La nueva Doctrina Monroe: seguridad, recursos y hegemonía
Estados Unidos está reconfigurando su presencia en América Latina con un pragmatismo que desborda el péndulo ideológico. El giro es de poder material. Washington busca blindar su crecimiento y su primacía tecnológica a través de cadenas de suministro seguras y cercanas, bajo la lógica del friend-shoring, en la que la región funciona como amortiguador geopolítico frente a China. La reciente Americas Partnership for Economic Prosperity (APEP) y los mecanismos paralelos de integración regulatoria y financiamiento productivo parecen la nueva base del armazón de una política industrial extendida hacia el Sur del hemisferio.
El núcleo de esta estrategia se centra en los minerales críticos y en la electrificación: cobre, litio, níquel y tierras raras. La elegibilidad del litio chileno para beneficios fiscales bajo la Inflation Reduction Act y los acuerdos emergentes con Argentina no solo podrían reconfigurar el mapa de inversión, sino que anclan a América Latina dentro del perímetro de seguridad económica y militar estadounidense. En el tablero global dominado por los semiconductores, las baterías y la inteligencia artificial, asegurar estos recursos es tan estratégico como el control de rutas marítimas o posiciones militares. Para Washington, parte de la respuesta no consiste en reindustrializar todo en su territorio, sino en externalizar capacidades en “socios confiables”.
Esa expansión económica requiere un paraguas de seguridad. La intensificación de patrullajes, los ejercicios multinacionales -como UNITAS 2025- y las operaciones de interdicción marítima actúan tanto como señal política como mecanismo disuasivo.
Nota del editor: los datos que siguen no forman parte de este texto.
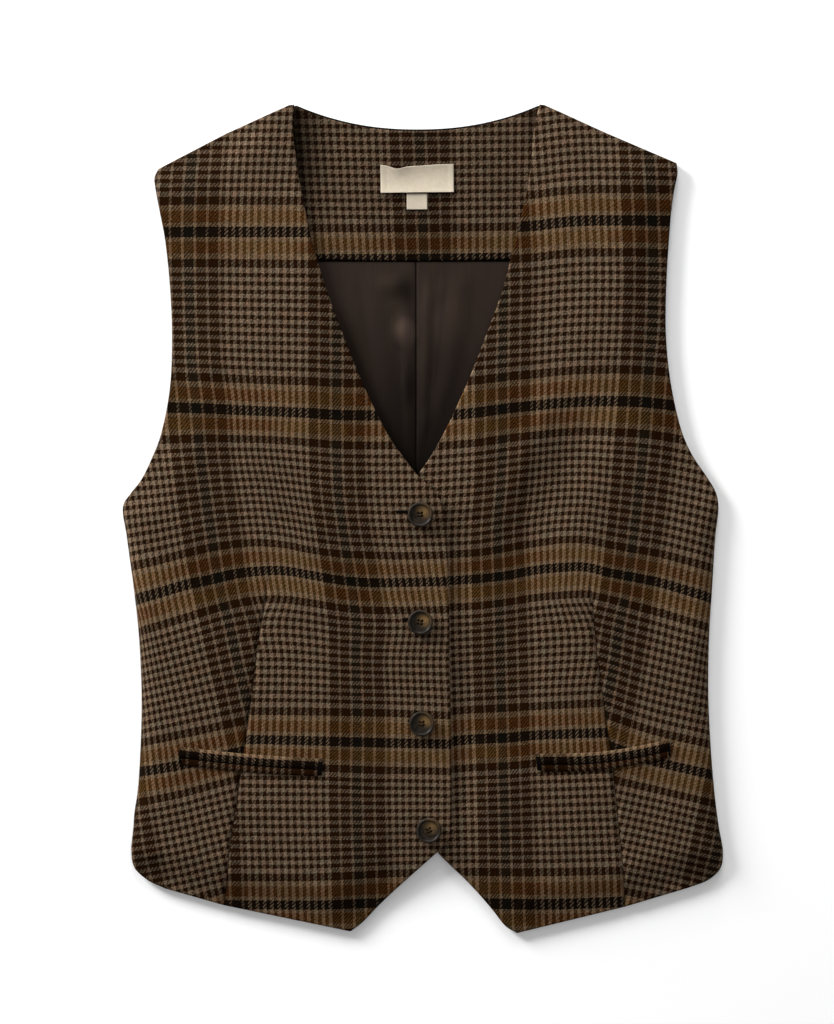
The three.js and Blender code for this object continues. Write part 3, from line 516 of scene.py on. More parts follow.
class Front:
    """One front: its paths, their sampled points and its outline."""

    def __init__(self, sections, folds, lies_on=None):
        self.sections = sections
        self.folds = folds
        self.lies_on = lies_on
        self.last = len(sections["rest"]) - 1
        places = np.arange(self.last * SAMPLES + 1) / SAMPLES
        self.samples = {part: (places, self.path(part, places)) for part in ("inner", "dart", "outer")}
        for name, place in (("hem", 0), ("shoulder", self.last)):
            ends = [self.path(part, [place])[0] for part in ("inner", "dart", "outer")]
            self.samples[name] = (np.arange(3.0), np.array(ends))
        self.outline = np.vstack([self.samples["inner"][1], self.samples["outer"][1][::-1]])

    def path(self, part, places):
        points = np.column_stack([self.sections[part + "_x"], self.sections[part + "_y"]])
        return curve_points(points, places)

    def column(self, name, places):
        return np.interp(places, np.arange(self.last + 1), self.sections[name])

    def wrinkles(self, at, edge):
        """Folds and slow swells, which die out at the cut edges."""
        swell = SWELL["height"] * np.sin(at[:, 0] / SWELL["length_x"] * 2 * np.pi + SWELL["phase_x"])
        swell = swell * np.cos(at[:, 1] / SWELL["length_y"] * 2 * np.pi + SWELL["phase_y"])
        return (fold_height(self.folds, at) + swell) * (1 - fall(edge / EDGE_REACH))

    def underside(self, at):
        """Height of the underside at each plan position."""
        inner_distance, inner_place = nearest(self.samples["inner"], at)
        outer_distance, outer_place = nearest(self.samples["outer"], at)
        hem_distance = nearest(self.samples["hem"], at)[0]
        shoulder_distance = nearest(self.samples["shoulder"], at)[0]
        rest = self.column("rest", inner_place)
        flat = self.column("flat", inner_place)
        roll = self.column("roll", outer_place)
        outer_rest = self.column("outer_rest", outer_place)
        shoulder_rest = mix(FIRST_LAYER, rest, fall((inner_distance - FACING_OVERLAP) / INNER_FALL))
        inner_share = fall((inner_distance - flat) / INNER_FALL)
        drops = np.array([
            np.maximum(CROWN - rest, 0) * inner_share,
            (CROWN - outer_rest) * (1 - roll) * fall(outer_distance / ARMHOLE_FALL),
            (CROWN - HEM_REST) * fall(hem_distance / HEM_FALL),
            (CROWN - shoulder_rest) * fall(shoulder_distance / SHOULDER_FALL),
        ])
        drop = np.minimum((drops ** FALL_SHARPNESS).sum(axis=0) ** (1 / FALL_SHARPNESS), CROWN - HEM_REST)
        height = CROWN - drop
        raised = np.maximum(height, mix(CROWN, rest, inner_share))
        height = np.where(rest > CROWN, raised, height)
        edge = np.minimum.reduce([inner_distance, outer_distance, hem_distance, shoulder_distance])
        height = height + self.wrinkles(at, edge)
        if self.lies_on is not None:
            over = is_inside(self.lies_on.outline, at)
            lifted = self.lies_on.underside(at[over]) + FRONT_WALL + SEAM_GAP
            height[over] = np.maximum(height[over], lifted)
        return height

    def laid(self, at):
        """Outer and inner heights clear of the side's roll, with turned edges and the dart."""
        edges = [nearest(self.samples[name], at)[0] for name in ("inner", "outer", "hem", "shoulder")]
        edge = np.minimum.reduce(edges)
        under = self.underside(at)
        return (
            under + FRONT_WALL - turned(edge, EDGE_TOP_RADIUS) - self.dart_drop(at),
            under + turned(edge, EDGE_UNDER_RADIUS),
        )

    def dart_drop(self, at):
        """How far the dart's seam draws the outer face in."""
        distance, place = nearest(self.samples["dart"], at)
        below = np.clip(DART_APEX_SECTION + DART_FADE - place, 0, 1)
        groove = SEAM_DEPTH * fall(distance / SEAM_HALF_WIDTH)
        return below * (DART_DEPTH * fall(distance / DART_HALF_WIDTH) + groove)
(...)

En términos de poder, el mensaje es doble: hacia los Estados latinoamericanos, la afirmación de que Washington “está de vuelta, con hardware y con reglas”, y hacia los competidores extrarregionales, la advertencia de que el hemisferio occidental sigue siendo un espacio estratégico bajo vigilancia.
Se trata de la actualización operativa de la Doctrina Monroe, en una forma contemporánea de control de accesos marítimos y negación de espacios a actores considerados indeseables, sean criminales o estatales. Bajo el discurso de la “seguridad hemisférica”, esta presencia coercitiva puede reconfigurar las rutas de los tráficos ilícitos, desviándolos hacia corredores más largos, costosos y violentos, al tiempo que erosiona soberanías frágiles y normaliza prácticas de fuerza en contextos difusos.
La estrategia norteamericana se despliega también sobre la infraestructura productiva y tecnológica. El nearshoring manufacturero convierte a México en pivote, pero extiende sus tentáculos hacia Centroamérica y el Caribe, donde el ensamblaje ligero, los servicios digitales y el back-office configuran un ecosistema funcional a las necesidades de la economía estadounidense.
Al mismo tiempo, Estados Unidos avanza en la disputa normativa con China, imponiendo sus estándares laborales, ambientales, tecnológicos y de compliance. Los nuevos acuerdos condicionan financiamientos y acceso preferencial a la adopción de reglas occidentales, estableciendo quién puede participar y en qué términos en las cadenas de valor emergentes.
En el plano marítimo, la lógica es similar: fortalecer la Cuarta Flota y las capacidades de mando y control garantiza la protección de rutas críticas para la exportación de energía y minerales, y, simultáneamente, habilita una vigilancia permanente de los flujos ilegales y comerciales.
Las implicaciones para América Latina son profundas. La región dispone de una ventana de negociación inédita: si los minerales críticos y la relocalización industrial son indispensables para Washington, los países podrían exigir mayor valor agregado local, transferencia tecnológica y desarrollo territorial que eviten repetir el patrón extractivo. Pero también se abre un dilema de autonomía. A la vez, el retorno de la presencia militar y de seguridad sin marcos de control regional podría reactivar la subordinación hemisférica y la constante intervención en asuntos internos.
En suma, la nueva estrategia norteamericana en América Latina responde a una doctrina de seguridad económica global: asegurar insumos, rutas y estándares que le permitan sostener su competitividad tecnológica frente a China. Frente a ello, los países latinoamericanos, y particularmente México, puede y debe ser un actor que negocie con inteligencia sus términos de inserción. La cuestión no es si Estados Unidos han vuelto, sino bajo qué condiciones aceptará la región su regreso.